Written exercise:
Exactly and only the lines from the one containing "at both ends." through the one containing "before = set(bpy.data.objects)" are to be repeated, both ends included.

◇ ◇ ◇ ◇ ◇

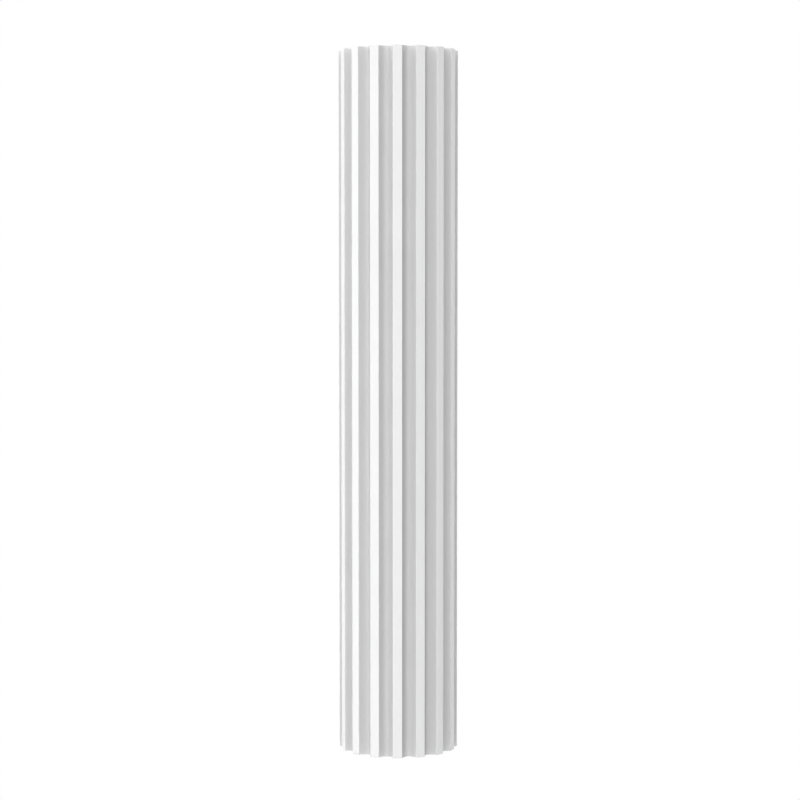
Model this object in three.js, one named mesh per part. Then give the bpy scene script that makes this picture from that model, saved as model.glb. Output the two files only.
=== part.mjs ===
// A straight fluted column shaft: one white casting with flat ends.
// Millimetres, +Z up. The origin is the centre of the underside.
import * as THREE from 'three';

// Driving dimensions
const shaftHeight = 2400;
const shaftDiameter = 409; // round the corners of the lands
const fluteCount = 16;
const landWidth = 31.4; // the flat strip between two flutes
const fluteDepth = 21; // below the line that joins a flute's two edges
const rimChamfer = 2; // the softened edge round each end

// Facets across the hollow of one flute
const fluteFacets = 14;

const shaftRadius = shaftDiameter / 2;
const pitchAngle = (2 * Math.PI) / fluteCount;
const landHalfAngle = Math.asin(landWidth / 2 / shaftRadius);
const fluteHalfAngle = pitchAngle / 2 - landHalfAngle;

// The hollow of one flute is a parabola through its two edges, drawn here about +X:
// x is the distance out from the shaft's axis, and y the distance to the side.
function fluteHollow() {
  const edgeOut = shaftRadius * Math.cos(fluteHalfAngle);
  const edgeAside = shaftRadius * Math.sin(fluteHalfAngle);
  const hollow = [];
  for (let step = 0; step <= fluteFacets; step += 1) {
    const aside = (2 * step) / fluteFacets - 1; // -1 at one edge, 0 in the middle and 1 at the other edge
    hollow.push(new THREE.Vector2(edgeOut - fluteDepth * (1 - aside ** 2), edgeAside * aside));
  }
  return hollow;
}

// The whole section. The lands are the straight lines from one flute to the next, and four of them
// are centred on the X and Y axes.
function shaftSection() {
  const axis = new THREE.Vector2(0, 0);
  const hollow = fluteHollow();
  const outline = [];
  for (let flute = 0; flute < fluteCount; flute += 1) {
    const middle = pitchAngle * (flute + 0.5);
    outline.push(...hollow.map((point) => point.clone().rotateAround(axis, middle)));
  }
  return new THREE.Shape(outline);
}

// The section drawn out to the full height, with the rim chamfered inside the outline at both ends.
function flutedShaft() {
  const geometry = new THREE.ExtrudeGeometry(shaftSection(), {
    depth: shaftHeight - 2 * rimChamfer,
    bevelEnabled: true,
    bevelThickness: rimChamfer,
    bevelSize: rimChamfer,
    bevelOffset: -rimChamfer,
    bevelSegments: 1,
  });
  geometry.translate(0, 0, rimChamfer);
  const plaster = new THREE.MeshStandardMaterial({ color: 0xf0f0ee, roughness: 0.75, metalness: 0 });
  const shaft = new THREE.Mesh(geometry, plaster);
  shaft.name = 'fluted_shaft';
  return shaft;
}

const column = new THREE.Group();
column.add(flutedShaft());

export default column;
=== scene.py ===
from math import asin, cos, hypot, pi, radians, sin

import bpy
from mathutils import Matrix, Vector


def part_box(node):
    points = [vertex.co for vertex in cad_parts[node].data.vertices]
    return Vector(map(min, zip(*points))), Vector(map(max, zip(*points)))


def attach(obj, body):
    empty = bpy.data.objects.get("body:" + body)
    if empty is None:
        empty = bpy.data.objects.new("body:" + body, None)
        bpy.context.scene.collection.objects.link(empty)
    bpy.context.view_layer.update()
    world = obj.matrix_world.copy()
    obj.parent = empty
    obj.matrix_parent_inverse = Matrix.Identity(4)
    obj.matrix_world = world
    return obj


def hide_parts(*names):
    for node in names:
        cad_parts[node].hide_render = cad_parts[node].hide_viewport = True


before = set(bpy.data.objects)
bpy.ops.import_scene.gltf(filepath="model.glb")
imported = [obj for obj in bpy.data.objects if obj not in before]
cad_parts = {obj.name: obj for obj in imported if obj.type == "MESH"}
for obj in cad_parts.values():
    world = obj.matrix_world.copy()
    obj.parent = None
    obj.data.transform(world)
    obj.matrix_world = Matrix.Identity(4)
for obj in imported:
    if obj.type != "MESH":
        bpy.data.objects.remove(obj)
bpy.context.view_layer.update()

# A straight fluted column shaft of white cast plaster, in metres, standing on its underside.


def linearColour(hexValue):
    # sRGB hex to the linear values that the shaders take
    channels = [int(hexValue[i:i + 2], 16) / 255 for i in (0, 2, 4)]
    return [c / 12.92 if c <= 0.04045 else ((c + 0.055) / 1.055) ** 2.4 for c in channels] + [1.0]


def addNode(tree, kind, settings=None, links=None):
    # settings: property or socket to value; links: socket to the output that feeds it. Sockets go by
    # their identifiers, such as A_Color, because Math and Mix nodes have several under one name.
    node = tree.nodes.new(kind)
    sockets = {socket.identifier: socket for socket in node.inputs}
    for name, value in (settings or {}).items():
        if name in sockets:
            sockets[name].default_value = value
        else:
            setattr(node, name, value)
    for name, output in (links or {}).items():
        tree.links.new(output, sockets[name])
    return node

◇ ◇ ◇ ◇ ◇

Task result:
// The section drawn out to the full height, with the rim chamfered inside the outline at both ends.
function flutedShaft() {
  const geometry = new THREE.ExtrudeGeometry(shaftSection(), {
    depth: shaftHeight - 2 * rimChamfer,
    bevelEnabled: true,
    bevelThickness: rimChamfer,
    bevelSize: rimChamfer,
    bevelOffset: -rimChamfer,
    bevelSegments: 1,
  });
  geometry.translate(0, 0, rimChamfer);
  const plaster = new THREE.MeshStandardMaterial({ color: 0xf0f0ee, roughness: 0.75, metalness: 0 });
  const shaft = new THREE.Mesh(geometry, plaster);
  shaft.name = 'fluted_shaft';
  return shaft;
}

const column = new THREE.Group();
column.add(flutedShaft());

export default column;
=== scene.py ===
from math import asin, cos, hypot, pi, radians, sin

import bpy
from mathutils import Matrix, Vector


def part_box(node):
    points = [vertex.co for vertex in cad_parts[node].data.vertices]
    return Vector(map(min, zip(*points))), Vector(map(max, zip(*points)))


def attach(obj, body):
    empty = bpy.data.objects.get("body:" + body)
    if empty is None:
        empty = bpy.data.objects.new("body:" + body, None)
        bpy.context.scene.collection.objects.link(empty)
    bpy.context.view_layer.update()
    world = obj.matrix_world.copy()
    obj.parent = empty
    obj.matrix_parent_inverse = Matrix.Identity(4)
    obj.matrix_world = world
    return obj


def hide_parts(*names):
    for node in names:
        cad_parts[node].hide_render = cad_parts[node].hide_viewport = True


before = set(bpy.data.objects)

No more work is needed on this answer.